Rating:  Summary: A fine book that should be brought back Review: I can sympathize somewhat with frustrated reviews of this book. Haus' style is to try to pull the reader up to his level of intuition and understanding. Unfortunately, Haus didn't always seem to have the greatest empathy for those who don't share his experience, let alone his intelligence, and so the book can be frustrating at times. Having said that, the book largely succeeds in the ambitious mission Haus had for it, namely to instill in readers a coherent conceptual framework for thinking about problems in wave mechanics at a level that will allow them to actually contribute to the field. With so many textbooks simply regurgitating the literature and hemming closely to the standard pedogogy, Haus' book is notable for his unique approach to the field. He focuses as much on understanding a problem as in solving it, and to this end he chooses formalisms which may not be the most compact and simple, but which offer greater insight and intuition. This, I think, is his motivation behind stressing the concepts of wave impedence matching and perturbation theory, two very unifying formalisms in optics (and engineering in general). While this requires more effort of the reader, I am certain that it is well worth it and that Haus is not simply trying to make one's life gratuitiously difficult.

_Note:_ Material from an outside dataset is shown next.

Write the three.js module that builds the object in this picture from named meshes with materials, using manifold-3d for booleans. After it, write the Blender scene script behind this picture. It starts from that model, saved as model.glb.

His own success as one of the great theorists in the field should give anyone sufficient faith in taking the effort of following his lead. It's thus a shame that his textbook has fallen out of use (except for graduate students at MIT and Harvard, who don't seem to be much worse for the experience) and it seems to me that it is not for lack of quality, but simply because other books provide paths of lesser resistance.

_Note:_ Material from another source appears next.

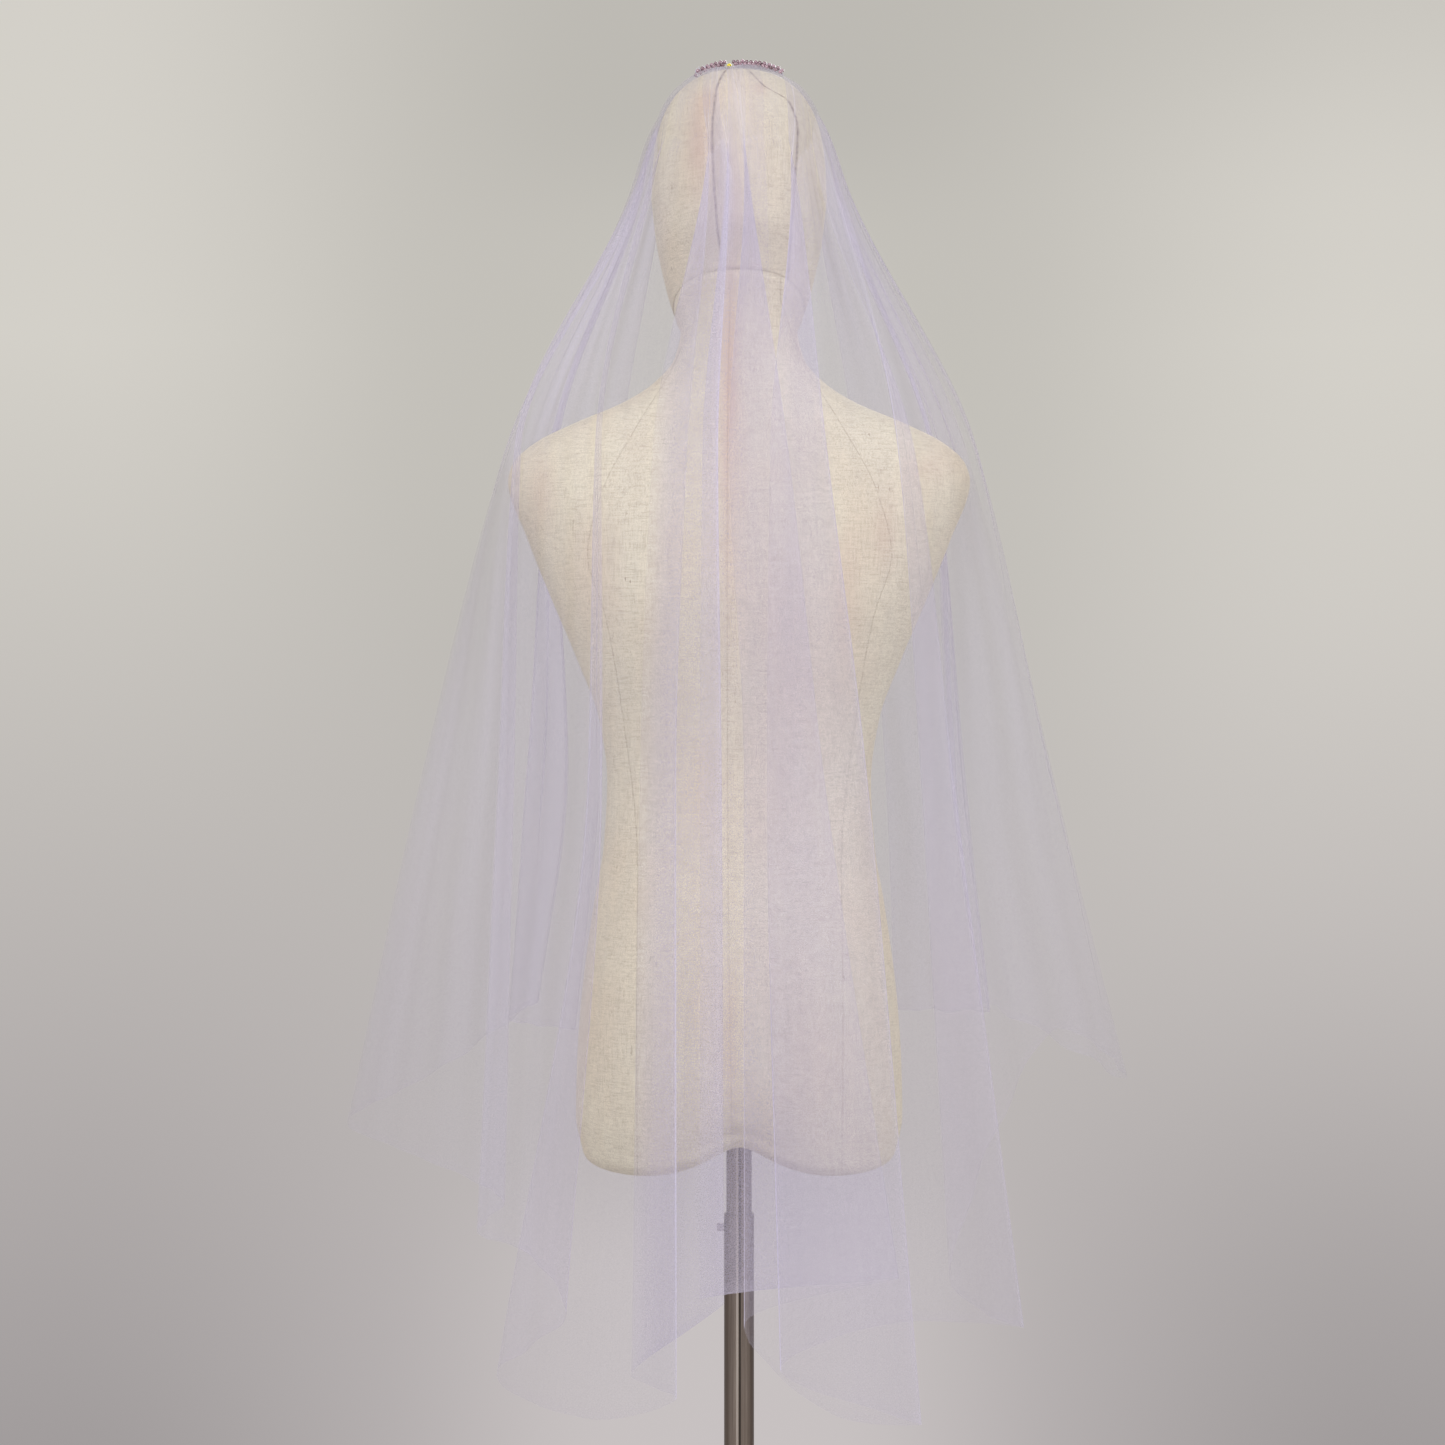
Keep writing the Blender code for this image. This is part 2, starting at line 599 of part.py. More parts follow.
def make_heading(look):
    """Narrow gathered band on top of the comb's spine."""
    verts, faces = crown_strip(
        HEADING_HALF_LENGTH,
        COMB_Y - HEADING_WIDTH / 2,
        COMB_Y + HEADING_WIDTH / 2,
        COMB_THICK + 2 * GAP,
        HEADING_THICK,
    )
    add_object("veil_heading", verts, faces, look)


def make_bead_row(look):
    """Plain round cord of the bead row's size, on top of the heading."""
    sides = 8
    lift = COMB_THICK + HEADING_THICK + 3 * GAP + BEAD_ROW_RADIUS
    rings = []
    for step in range(COMB_STEPS + 1):
        x = HEADING_HALF_LENGTH * (2 * step / COMB_STEPS - 1) * 0.97
        centre = Vector((x, BEAD_ROW_Y, crown_height(x, BEAD_ROW_Y) + lift))
        ring = []
        for s in range(sides):
            turn = 2 * math.pi * (s + 0.5) / sides
            y = BEAD_ROW_RADIUS * math.cos(turn)
            z = BEAD_ROW_RADIUS * math.sin(turn)
            ring.append((centre.x, centre.y + y, centre.z + z))
        rings.append(ring)
    ends = [tuple(np.mean(ring, axis=0)) for ring in (rings[0], rings[-1])]
    verts, faces = loft(rings, ends[0], ends[1])
    add_object("bead_row", verts, faces, look)


def make_pin(look):
    """Ball-headed pin, its ball over the heading's front edge and its shaft down in the head."""
    y = pin_y()
    top = crown_height(PIN_X, y)
    ball = top + COMB_THICK + HEADING_THICK + 3 * GAP + PIN_BALL_RADIUS
    profile = []
    steps = 8
    foot = math.asin(PIN_SHAFT_RADIUS / PIN_BALL_RADIUS)
    for step in range(steps + 1):
        turn = foot + (math.pi - foot) * step / (steps + 1)
        profile.append((PIN_BALL_RADIUS * math.sin(turn), ball - PIN_BALL_RADIUS * math.cos(turn)))
    rings = [circle(PIN_SHAFT_RADIUS, top - PIN_LENGTH, 12, (PIN_X, y))]
    rings += [circle(radius, height, 12, (PIN_X, y)) for radius, height in profile]
    verts, faces = loft(rings, (PIN_X, y, top - PIN_LENGTH), (PIN_X, y, ball + PIN_BALL_RADIUS))
    add_object("ball_pin", verts, faces, look)


def make_veil(look):
    """The one panel of tulle, gathered at the comb and hanging in pleats, as a thin wall."""
    verts, faces = wall_from_grid(veil_middle(VEIL_ROWS, COLUMNS_PER_FOLD), VEIL_THICK)
    add_object("veil_panel", verts, faces, look)


def main():
    for old in list(bpy.data.objects):
        bpy.data.objects.remove(old)
    linen = material("form_linen", (0.72, 0.64, 0.52), 0.9)
    tulle = material("veil_tulle", (0.62, 0.55, 0.74), 0.8)
    ribbon = material("heading_ribbon", (0.60, 0.50, 0.68), 0.6)
    clear = material("comb_plastic", (0.80, 0.78, 0.80), 0.3)
    pearl = material("bead_pearl", (0.42, 0.26, 0.33), 0.25)
    yellow = material("pin_head", (0.85, 0.68, 0.05), 0.2)
    steel = material("stand_steel", (0.42, 0.38, 0.36), 0.3, 1.0)
    torso_underside = make_torso(linen)
    make_head(linen)
    make_stand(steel, torso_underside)
    make_comb(clear)
    make_heading(ribbon)
    make_bead_row(pearl)
    make_pin(yellow)
    make_veil(tulle)


main()
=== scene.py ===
"""Looks of a tulle bridal veil on its linen dress form: cloth, linen, pearls, steel, light and camera.

Metres, +Z up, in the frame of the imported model. The form's back faces -Y, towards the camera.
"""
import math

import bpy
import numpy as np
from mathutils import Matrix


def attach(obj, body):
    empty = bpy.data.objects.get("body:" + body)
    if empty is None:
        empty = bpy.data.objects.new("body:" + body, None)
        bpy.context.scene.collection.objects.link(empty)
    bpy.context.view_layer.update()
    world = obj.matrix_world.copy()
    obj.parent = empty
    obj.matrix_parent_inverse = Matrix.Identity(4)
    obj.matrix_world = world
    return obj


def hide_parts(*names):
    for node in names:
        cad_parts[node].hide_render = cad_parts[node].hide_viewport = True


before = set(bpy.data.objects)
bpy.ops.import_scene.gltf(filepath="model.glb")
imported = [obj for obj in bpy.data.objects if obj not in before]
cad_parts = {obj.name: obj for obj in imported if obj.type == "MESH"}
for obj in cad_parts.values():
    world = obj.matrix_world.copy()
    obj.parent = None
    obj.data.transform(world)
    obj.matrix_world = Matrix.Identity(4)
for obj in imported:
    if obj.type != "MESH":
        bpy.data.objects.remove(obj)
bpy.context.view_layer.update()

GAP = 0.0003  # between pieces that touch on the real object

# Torso from its seam with the head down to the hips.
# Columns: height, half width, reach to the back, reach to the front.
TORSO_SECTIONS = (
    (1.4892, 0.0572, 0.066, 0.055),
    (1.4700, 0.0500, 0.057, 0.050),
    (1.4440, 0.0560, 0.054, 0.050),
    (1.4242, 0.0740, 0.056, 0.051),
    (1.4068, 0.1020, 0.060, 0.053),
    (1.3894, 0.1435, 0.066, 0.056),
    (1.3720, 0.1780, 0.071, 0.060),
    (1.3546, 0.1960, 0.076, 0.067),
    (1.3400, 0.2000, 0.081, 0.076),
    (1.2894, 0.1830, 0.094, 0.105),
    (1.2372, 0.1620, 0.098, 0.124),
    (1.1850, 0.1400, 0.090, 0.112),
    (1.1328, 0.1210, 0.078, 0.092),
    (1.0806, 0.1140, 0.072, 0.088),
    (1.0197, 0.1175, 0.081, 0.096),
    (0.9762, 0.1250, 0.096, 0.101),
    (0.8892, 0.1365, 0.114, 0.102),
    (0.8370, 0.1400, 0.112, 0.098),
    (0.7900, 0.1410, 0.102, 0.093),
    (0.7600, 0.1350, 0.092, 0.086),
)
TORSO_BOTTOM = 0.7413
TORSO_ARCH = 0.021  # how far the underside rises at the pole
TORSO_ARCH_WIDTH = 0.050
NOTCH_RISE = 0.008  # of the notch behind the pole, over the arch
NOTCH_WIDTH = 0.022
NOTCH_FADE = 0.015  # behind the pole's axis, where the notch is whole
ARCH_FADE = 0.83  # height on the torso's side where the arch ends
TORSO_SQUARE = 2.3  # exponent of the sections' ellipse; 2 is a plain ellipse
DEEPEST = 0.2  # share of a section's size; cloth is never moved out from deeper than that

# Head: a blank egg, widest at HEAD_MIDDLE, with a flat seam that leans forward over the neck
HEAD_MIDDLE = 1.585
HEAD_RISE = 0.1085  # from its widest height to its top
HEAD_HALF_WIDTH = 0.0757
HEAD_BACK = 0.095
HEAD_FRONT = 0.093
HEAD_DOME = 2.7  # exponent of the dome above the widest height
# Columns as for the torso, from the seam up to the widest height
HEAD_SECTIONS = (
    (1.4895, 0.0575, 0.067, 0.056),
    (1.5150, 0.0645, 0.079, 0.073),
    (1.5450, 0.0710, 0.089, 0.087),
    (HEAD_MIDDLE, HEAD_HALF_WIDTH, HEAD_BACK, HEAD_FRONT),
)
SEAM_HEIGHT = 1.4895
SEAM_SLOPE = 0.37  # rise per metre towards the back
SEAM_FADE = 0.075  # above and below the seam, where the rings lie level again

# Form, finer than its solids
COVER_RINGS = 150
COVER_SIDES = 168
COVER_PROUD = 0.0006  # cover cloth outside the solid
HEAD_COVER_RINGS = 90
COVER_FADE = 0.010  # above the head's seam, where its cover comes out to that
POLE_HOLE = 0.0118
BORE_DEPTH = 0.030  # of the hole for the pole that the cover shows
UNDER_RINGS = 14  # of the torso's underside
UNDER_START = 0.14  # share of the lowest section where the underside's rings start
UNDER_SQUARE = 6  # exponent of the underside's round edge
DOME_RISE = HEAD_RISE - 0.0002  # of the head's cover at its top

# Seams. Columns: height, place across seen from behind.
MIDDLE_SEAM = ((0.74, -0.0060), (1.05, -0.0100), (1.25, -0.0105), (1.40, -0.0100), (1.49, -0.0080))
SIDE_SEAM = (
    (0.74, 0.086),
    (1.00, 0.086),
    (1.150, 0.101),
    (1.220, 0.113),
    (1.272, 0.128),
    (1.324, 0.116),
    (1.385, 0.085),
    (1.430, 0.060),
    (1.490, 0.035),
)
HEAD_SEAM = (
    (1.490, -0.010),
    (1.560, -0.020),
    (1.620, -0.023),
    (1.660, -0.020),
    (1.700, -0.006),
)
HEAD_SIDE_SEAM = (
    (1.490, 0.040),
    (1.580, 0.046),
    (1.630, 0.049),
    (1.655, 0.042),
    (1.668, 0.020),
    (1.700, 0.000),
)
HEAD_SEAM_CLEARNESS = 3.0  # times as clear as the torso's seams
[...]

Rating:  Summary: There's a reason this book is out of print... Review: If you think you're going to learn optics with this textbook, you are very very wrong. In fact, this text is on many levels much worse than the Born & Wolf bible. At least Born/Wolf explains their equations and how they got to them. Haus doesn't even do that - he just magically pulls equations out of the air. Oh, he says it is simple algebra, but that simple algebra usually takes an hour or two or work. Not at all very good at explaining physical phenomena and it is quite terse. In fact, terse would be the one word I'd use to describe this text.A much better text to use would be Guenther or Yariv or Saleh & Teich. Guenther covers more of the E&M optics, while the latter two cover the optical resonators, ABCD formalism, coupled systems, etc.

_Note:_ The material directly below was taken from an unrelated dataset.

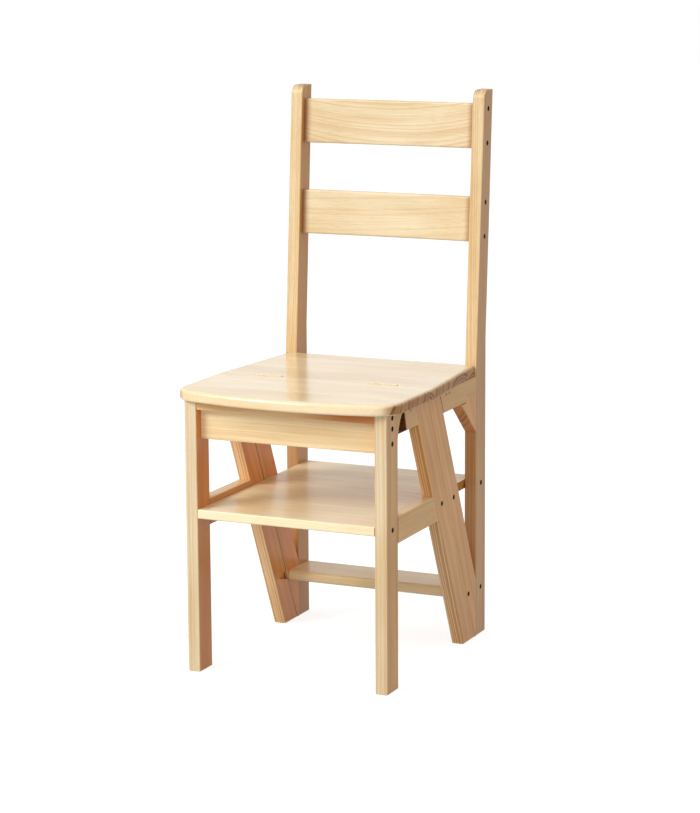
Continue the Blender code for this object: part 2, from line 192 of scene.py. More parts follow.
def filleted(corners, radii, steps=6):
    """A closed outline with each corner rounded by an arc of its own radius.

    The arc's centre lies on the corner's bisector at radius / sin(half the angle). Its
    points turn evenly from one tangent point to the other.
    """
    corners = np.array(corners, float)
    radii = np.broadcast_to(radii, len(corners)).astype(float)[:, None]
    back = np.roll(corners, 1, axis=0) - corners
    ahead = np.roll(corners, -1, axis=0) - corners
    back /= np.linalg.norm(back, axis=1, keepdims=True)
    ahead /= np.linalg.norm(ahead, axis=1, keepdims=True)
    half = np.arccos(np.clip((back * ahead).sum(1, keepdims=True), -1, 1)) / 2
    bisector = (back + ahead) / np.linalg.norm(back + ahead, axis=1, keepdims=True)
    centre = corners + bisector * radii / np.sin(half)
    first = corners + back * radii / np.tan(half) - centre
    last = corners + ahead * radii / np.tan(half) - centre
    turn = (np.pi - 2 * half)[:, :, None]
    share = np.linspace(0, 1, steps + 1)[None, :, None]
    points = np.sin((1 - share) * turn) * first[:, None] + np.sin(share * turn) * last[:, None]
    return (centre[:, None] + points / np.sin(turn)).reshape(-1, 2)


def skin(name, rings):
    """Closed piece from rings of points: walls between the rings, and a face at each end."""
    count, size = rings.shape[:2]
    index = np.arange(count * size).reshape(count, size)
    ahead = np.roll(index, -1, axis=1)
    walls = np.stack((index[:-1], ahead[:-1], ahead[1:], index[1:]), axis=-1).reshape(-1, 4)
    faces = walls.tolist() + [index[0][::-1].tolist(), index[-1].tolist()]
    mesh = bpy.data.meshes.new(name)
    mesh.from_pydata(rings.reshape(-1, 3), [], faces)
    mesh.shade_smooth()
    mesh.set_sharp_from_angle(angle=math.radians(BOARD_SHARP))
    item = bpy.data.objects.new(name, mesh)
    bpy.context.scene.collection.objects.link(item)
    normals = item.modifiers.new("flat faces", "WEIGHTED_NORMAL")
    normals.keep_sharp = True
    return item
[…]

Rating:  Summary: Food of the gods Review: If you want to be a zen master of optoelectronics then this is the book to read (or at least start with). This book is not for the mathematically challenged or timid, but derivations of the equations cited should take only a few minutes. The presentation is cogent, the book is short (unlike born and wolf), and the derivations are elegant and useful. The reader should already be familiar with Maxwell's equations in vector form, complex form, and tensor form (i.e. using the Einstein notation). Hermann Haus is an optics god, referred to by some as the smartest man alive. Perhaps by reading this you too may get a little food of the gods and find yourself elevated to a higher plane. If you read this book and find that you have difficulty understanding it then you need to read a more elementary book (perhaps Hecht, or maybe Haliday and Resnick has something your speed).